Oleh: Abdul Adzim | 04 July 2011 | kompasiana
Seorang Ibu berusia 50 tahunan, datang memasuki sebuah toko Korden. Lantas aku dekati, dan menyapanya:’’ Apa kabar bu,…! beliau menjawab dengan ramah dan renyah:’’ al-Hamdulillah, saya sehat. Lantas saya lanjutkan pertanyaan:’’ Kok Ibu sendirian? memangnya ngak ada yang ngantar. Lantas ibu itu menjawab singkat:’’ saya lebih suka sendirian, naik angkot. Memang ngak bisa naik sepeda? tanyaku.
Setelah pertanyaan terahir itu, tiba-tiba sang Ibu bercerita panjang tentang keluarga dan anak-anaknya. Ketika masih bekerja, di Surabaya, Ibu ini termasuk wanita perkasa, karena ingin sekali mengantarkan anak-anaknya menjadi berhasil. Pernah suatu ketika, karena terburu-buru, sang Ibu jatuh dari motornya. Sejak itulah, ibu ini tidak pernah naik motor, hingga memasuki usia 55-an.
Akupun mencoba banyak bertanya tentang anak-anaknya:”terus putra-putrinya dimana semua? Beliau menjawab:’’ al-Hamdulillah, semua sudah mentas (mandiri). Saya tinggal berdua dengan suami dirumah.
Selanjutnya, sang ibu cerita:’’ dulu, ketika anak saya memasuki kuliah kedokteran, biayanya sangat mahal, sehingga harus mengalahkan saudara-saudaranya. Karena wantu itu kuliahnya di Swasta, jadi biayanya cukup tinggi. Tetapi, saya kasihan sekali dengan anak saya ini. memangnya kenapa bu? tanyaku.
Ibu menjawab:’’ ketika selesai kuliah anak saya menikah. Setahun kemudian dikaruniai momongan, ketika balitanya memasuki usia 40 hari (selapan), saya ambil anaknya. Karena saya tidak tega, Mamanya menjadi dokter tetapi susah hidupnya, sehingga waktu untuk anaknya sangat terbatas. Sekitar 5 tahun menganggur, daftar menjadi PNS, tak kunjung di trima. Sementara, dia harus buka praktek sampai malam. Hasil praktek, tidak bisa mencukupi kebutuhan sebagai dokter yang hidup di Kota besar.
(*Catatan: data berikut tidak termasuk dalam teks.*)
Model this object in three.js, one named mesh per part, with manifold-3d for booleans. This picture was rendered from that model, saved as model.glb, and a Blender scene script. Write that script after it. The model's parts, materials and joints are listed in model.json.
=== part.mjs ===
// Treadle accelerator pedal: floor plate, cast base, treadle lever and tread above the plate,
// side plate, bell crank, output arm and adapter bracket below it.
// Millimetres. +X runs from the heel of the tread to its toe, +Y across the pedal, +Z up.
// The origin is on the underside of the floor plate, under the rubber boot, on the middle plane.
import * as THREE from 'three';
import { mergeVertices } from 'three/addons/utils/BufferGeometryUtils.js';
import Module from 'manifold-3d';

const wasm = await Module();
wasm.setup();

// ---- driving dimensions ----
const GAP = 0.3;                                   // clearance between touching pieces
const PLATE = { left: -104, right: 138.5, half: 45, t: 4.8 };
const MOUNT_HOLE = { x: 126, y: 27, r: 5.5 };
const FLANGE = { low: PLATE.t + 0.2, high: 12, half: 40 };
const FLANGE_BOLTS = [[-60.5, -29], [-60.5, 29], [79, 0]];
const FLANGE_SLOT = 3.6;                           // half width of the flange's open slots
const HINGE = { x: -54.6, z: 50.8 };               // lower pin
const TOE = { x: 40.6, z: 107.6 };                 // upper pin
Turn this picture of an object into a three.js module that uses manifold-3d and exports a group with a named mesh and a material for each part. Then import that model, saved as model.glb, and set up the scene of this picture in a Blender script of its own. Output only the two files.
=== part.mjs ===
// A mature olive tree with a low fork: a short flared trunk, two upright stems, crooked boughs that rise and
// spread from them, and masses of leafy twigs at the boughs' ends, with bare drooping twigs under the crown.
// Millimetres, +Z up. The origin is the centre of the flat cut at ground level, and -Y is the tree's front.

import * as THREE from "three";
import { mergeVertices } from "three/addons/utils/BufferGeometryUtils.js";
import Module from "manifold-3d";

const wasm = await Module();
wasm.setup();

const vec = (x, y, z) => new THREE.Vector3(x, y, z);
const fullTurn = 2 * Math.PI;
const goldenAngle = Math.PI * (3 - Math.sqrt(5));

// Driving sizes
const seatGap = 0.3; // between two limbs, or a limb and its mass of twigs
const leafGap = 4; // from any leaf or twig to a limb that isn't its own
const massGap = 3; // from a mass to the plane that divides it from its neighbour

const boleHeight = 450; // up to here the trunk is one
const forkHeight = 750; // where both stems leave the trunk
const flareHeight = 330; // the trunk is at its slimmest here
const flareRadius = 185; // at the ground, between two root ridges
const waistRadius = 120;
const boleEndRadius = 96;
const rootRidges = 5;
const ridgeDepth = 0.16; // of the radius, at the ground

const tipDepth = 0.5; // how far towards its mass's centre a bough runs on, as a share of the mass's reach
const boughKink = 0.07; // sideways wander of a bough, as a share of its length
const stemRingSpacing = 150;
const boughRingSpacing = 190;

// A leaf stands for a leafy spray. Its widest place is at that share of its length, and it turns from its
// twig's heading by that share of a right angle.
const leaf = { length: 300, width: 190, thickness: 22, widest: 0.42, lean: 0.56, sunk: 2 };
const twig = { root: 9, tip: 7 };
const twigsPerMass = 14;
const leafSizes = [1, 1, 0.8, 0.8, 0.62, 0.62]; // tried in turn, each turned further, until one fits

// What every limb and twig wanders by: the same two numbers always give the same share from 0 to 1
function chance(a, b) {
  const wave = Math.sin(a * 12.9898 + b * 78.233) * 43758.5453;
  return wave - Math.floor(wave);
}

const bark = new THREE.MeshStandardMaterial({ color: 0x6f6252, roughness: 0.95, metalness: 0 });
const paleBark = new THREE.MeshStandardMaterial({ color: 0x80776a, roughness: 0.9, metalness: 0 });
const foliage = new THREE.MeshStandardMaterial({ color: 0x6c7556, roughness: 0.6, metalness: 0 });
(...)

Lantas ibu itu tiba-tiba bilang:’’ ternyata, walaupaun sudah menjadi dokter, masih susah juga mencari pekerjaan, tidak seimbang dengan pengeluaranya’’. Mendengar kalimat ini, saya hanya mangut-mangut. Keluhan Ibu mengisaratkan, betapa besar dan berat menyekolahkan anaknya sampai menjadi dokter. Ketika menjadi dokter-pun, sang Ibu ikut momong anaknya hingga empat tahun lamanya, karena belum bisa mandiri sebagai dokter dikota besar yang sainganya semakin ketat. Ibu itu kemudian bilang:’’ saya menyekolahkan sampai rampung, dan juga ngopeni anaknya hingga usia lima tahun’’. Ketika anak memasuki usia lima tahun, sang Ibu mengambilnya, sehingga rumah kembali sepi.
Ketika memasuki usia 5 tahun, baru kemudian sang anak yang berprofesi sebagai dokter diterima di salah satu Kabupaten di Jawa Timur. Sejak ditrima itulah, ahirnya sang dokter berani mengambil anaknya dari asuhan sang Ibunda, karena sekarang merasa mampu memberikan biaya sekolah, dan juga biaya hidup di kota besar. Sekarang, sang Ibu harus hidup berdua lagi dengan suaminya dalam usia senjanya. Tuntas sudah keluhan sang ibu mengantarkan anak menjadi seorang dokter, yang sekaligus menjadi seorang pengasuh cucunya hingga lima tahun.
Inilah yang disebut dengan Ibu perkasa. Tidak pernah pamrih. Semua harta benda, tenaganya dicurahkan untuk mengantarkan sang anak menjadi dokter. Ini juga yang sering dinyayikan oleh anak-anak Taman Kanak-Kanak, Kasih Ibu. Terima kasih ibu…!engkau lebih hebat, kuat, dan perkasa bisa mengatarkan anak-anakmu menjadi orang-orang yang bermanfaat untuk kepentingan umat. Jika anaknya, jarang menjengukmu, atau memeriksamu dikala sakit, jangan khawatir, tuhan akan selalu bersamamu, karena ke-ihlasanmu.